◆ **The request**
Keep only the lines from the top of the listing through the one with "stroke(bm, [(x, turn", and reproduce them unaltered.

◆ **Dataset section**
---

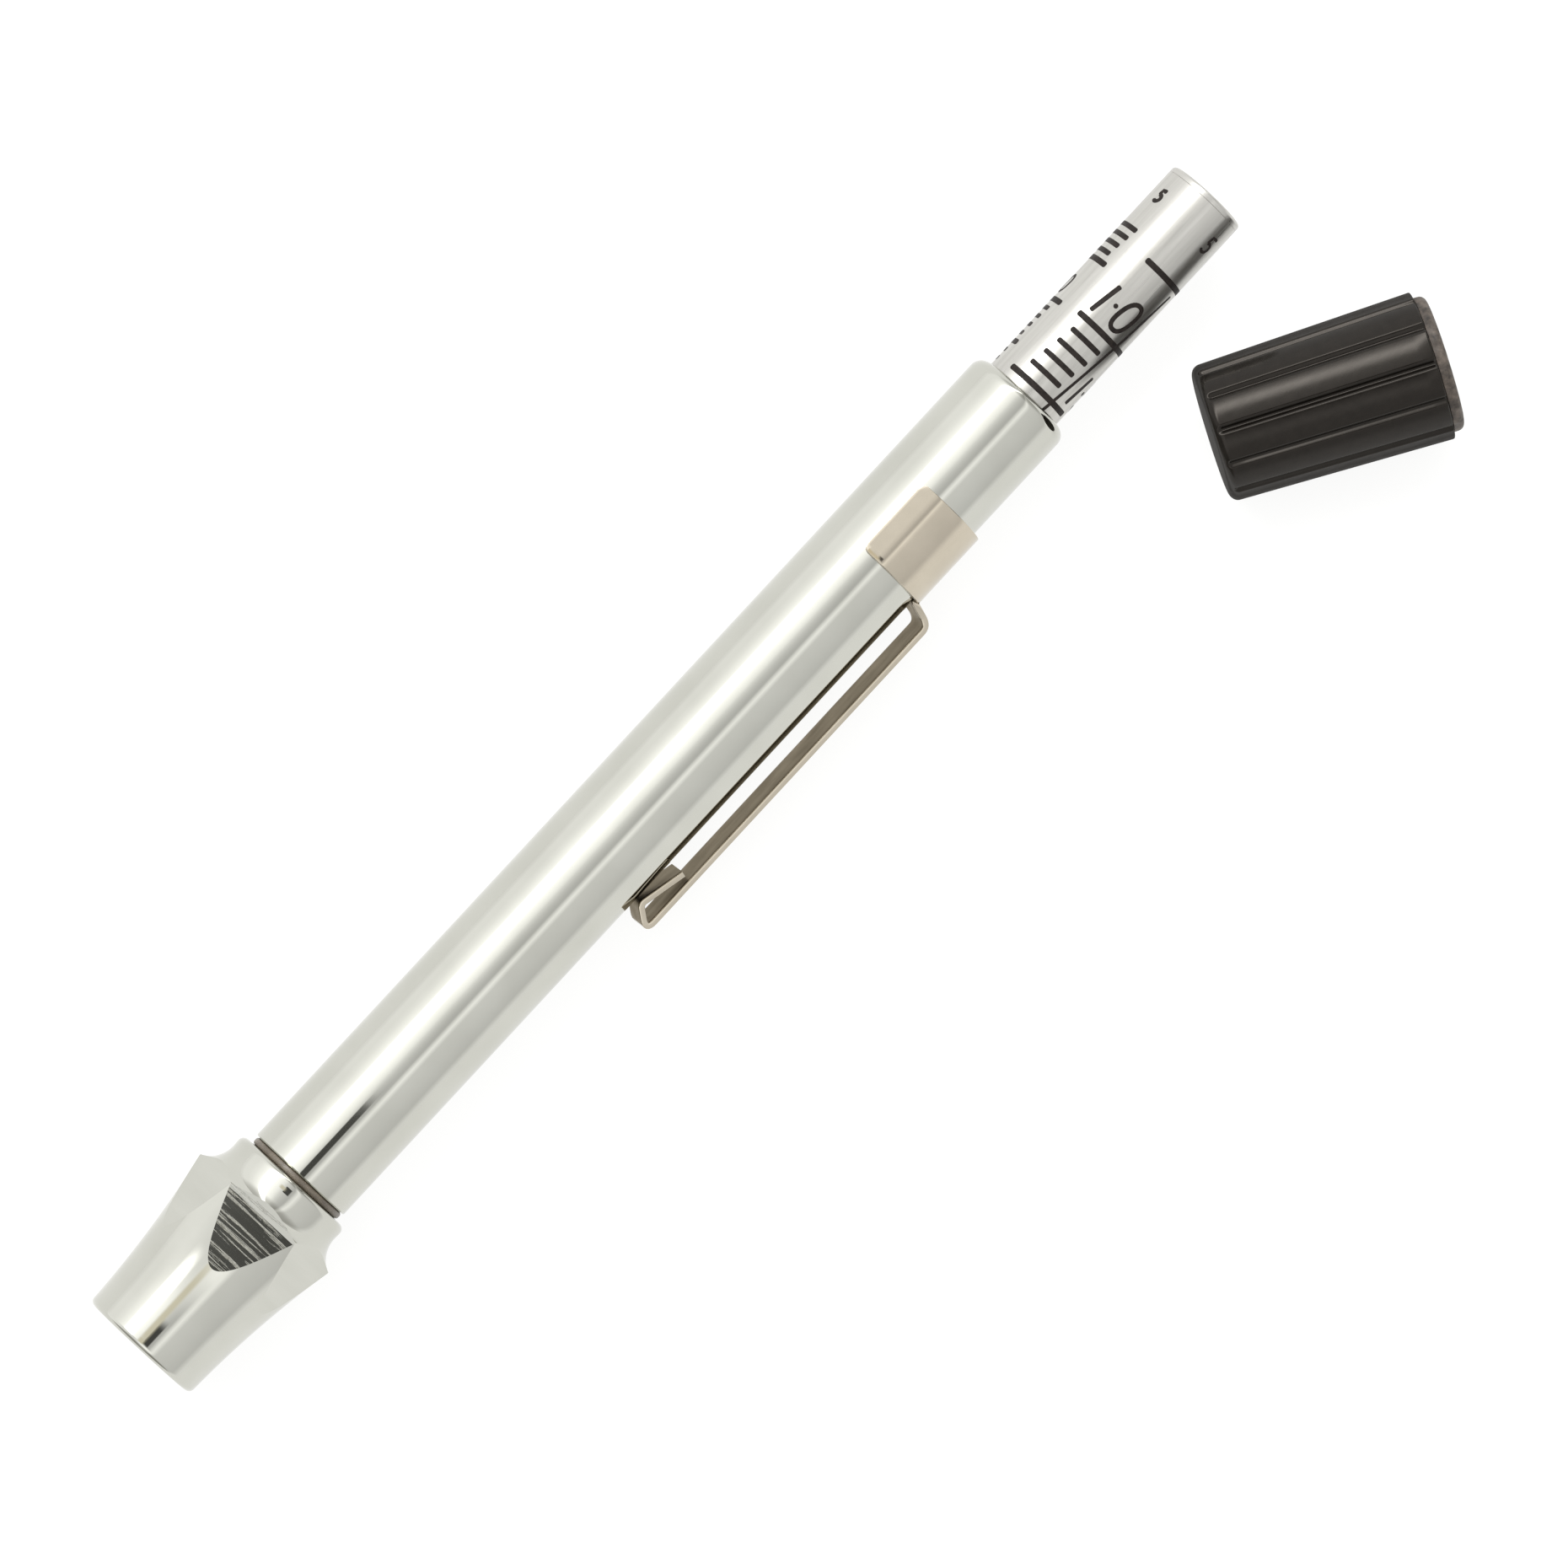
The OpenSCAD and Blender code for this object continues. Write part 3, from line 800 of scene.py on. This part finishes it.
def psi_turn(x):
    """Angle where the pound marks end at x."""
    return PSI_TURN + TWIST * (x - PSI_X)


def tick(bm, x, start, end, width):
    """A mark round the tube from one angle to another."""
    steps = max(3, int(abs(end - start) / 4))
    turns = [math.radians(start + (end - start) * i / steps) for i in range(steps + 1)]
    stroke(bm, [(x, turn * SCALE_R) for turn in turns], width)


def print_bar_scale(bm):
    """Marks every 0.1 bar from 1.1, long ones every 0.5, and the helical line between marks and numbers."""
    for tenth in range(5, 36):
        x = BAR_ZERO - BAR_PITCH * tenth / 10
        if tenth % 5 == 0:
            tick(bm, x, LONG_START + TWIST * (x - LINE_X), helix_turn(x) + LONG_PAST, LONG_W)
        elif tenth > 10:
            tick(bm, x, helix_turn(x) + TENTH_START, helix_turn(x) + TENTH_END, SHORT_W)
    number(bm, "1.0", BAR_ZERO - BAR_PITCH + 0.74, 12.2)
    number(bm, "5", BAR_ZERO - 3.8, 50, 1.9, 0.36)
    for half in range(3, 8):
        x = BAR_ZERO - BAR_PITCH * half / 2
        number(bm, f"{half / 2:.1f}", x + BAR_NUMBER_X, helix_turn(x) + BAR_NUMBER_PAST)
    x0 = BAR_ZERO - BAR_PITCH * 3.5
    x1 = BAR_ZERO - BAR_PITCH / 2 - 0.8
    steps = 60
    line = [x0 + (x1 - x0) * i / steps for i in range(steps + 1)]
    stroke(bm, [(x, math.radians(helix_turn(x)) * SCALE_R) for x in line], LINE_W)


def print_psi_scale(bm):
    """Marks for every pound, longer ones every five, on the far side."""
    for psi in [*range(6, 11), *range(15, 51)]:
        x = PSI_ZERO - PSI_PITCH * psi
        end = psi_turn(x)
        if psi % 5 == 0:
            tick(bm, x, end - PSI_LONG_BEFORE, end + PSI_LONG_PAST, LONG_W)
        else:
            tick(bm, x, end - PSI_MARK, end, SHORT_W)
    number(bm, "5", PSI_ZERO - 3.2, -52, 1.45, 0.5)
    number(bm, "10", PSI_ZERO - PSI_PITCH * 10 - 4.6, -88, 2.3, PSI_DIGIT_W)
    for tens in range(2, 6):
        x = PSI_ZERO - PSI_PITCH * 10 * tens
        turn = psi_turn(x) - PSI_NUMBER_BEFORE
        number(bm, f"{tens * 10}", x + PSI_NUMBER_X, turn, PSI_DIGIT_H, PSI_DIGIT_W)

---

◆ **Exercise answer**
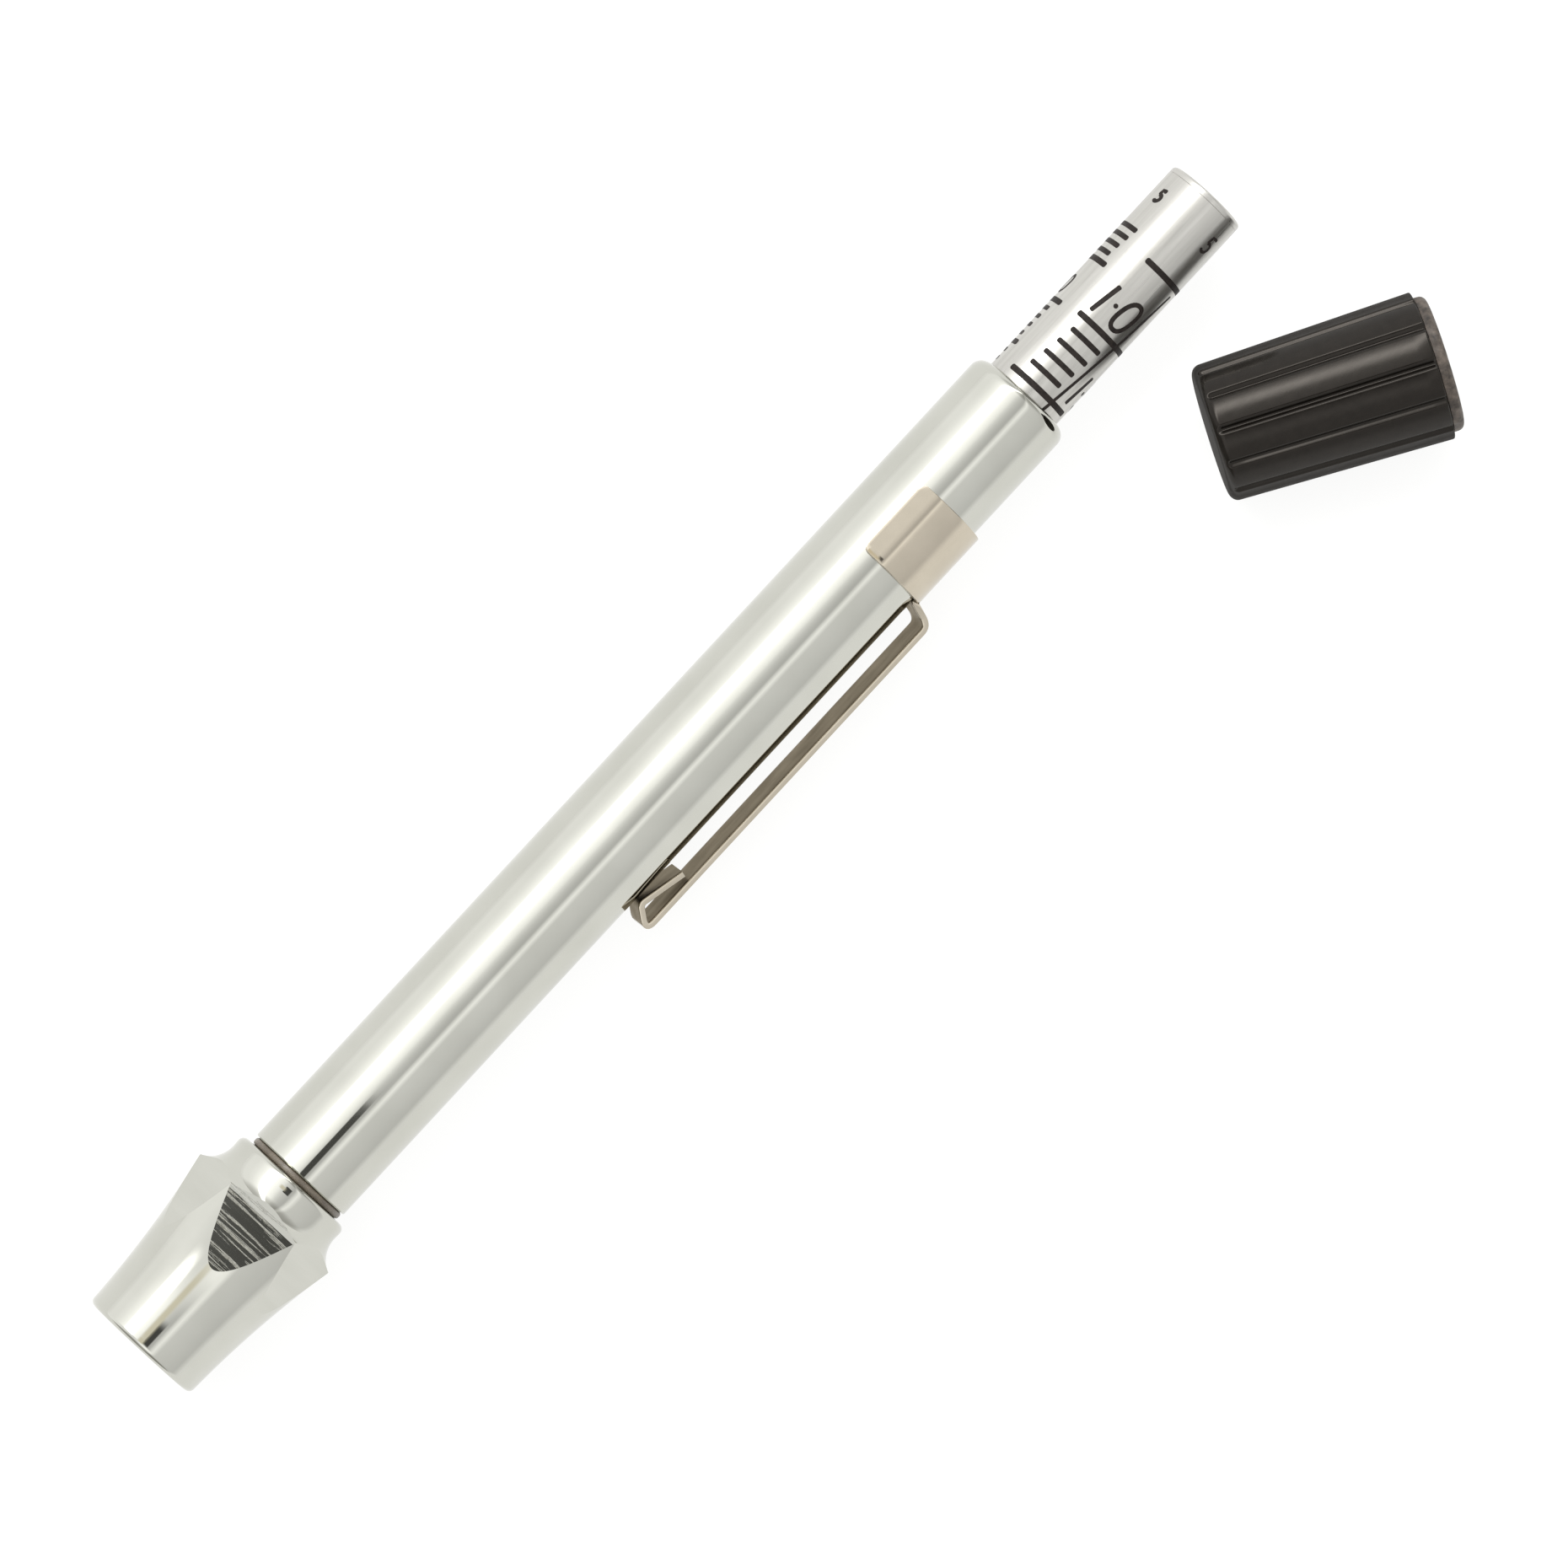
The OpenSCAD and Blender code for this object continues. Write part 3, from line 800 of scene.py on. This part finishes it.
def psi_turn(x):
    """Angle where the pound marks end at x."""
    return PSI_TURN + TWIST * (x - PSI_X)


def tick(bm, x, start, end, width):
    """A mark round the tube from one angle to another."""
    steps = max(3, int(abs(end - start) / 4))
    turns = [math.radians(start + (end - start) * i / steps) for i in range(steps + 1)]
    stroke(bm, [(x, turn * SCALE_R) for turn in turns], width)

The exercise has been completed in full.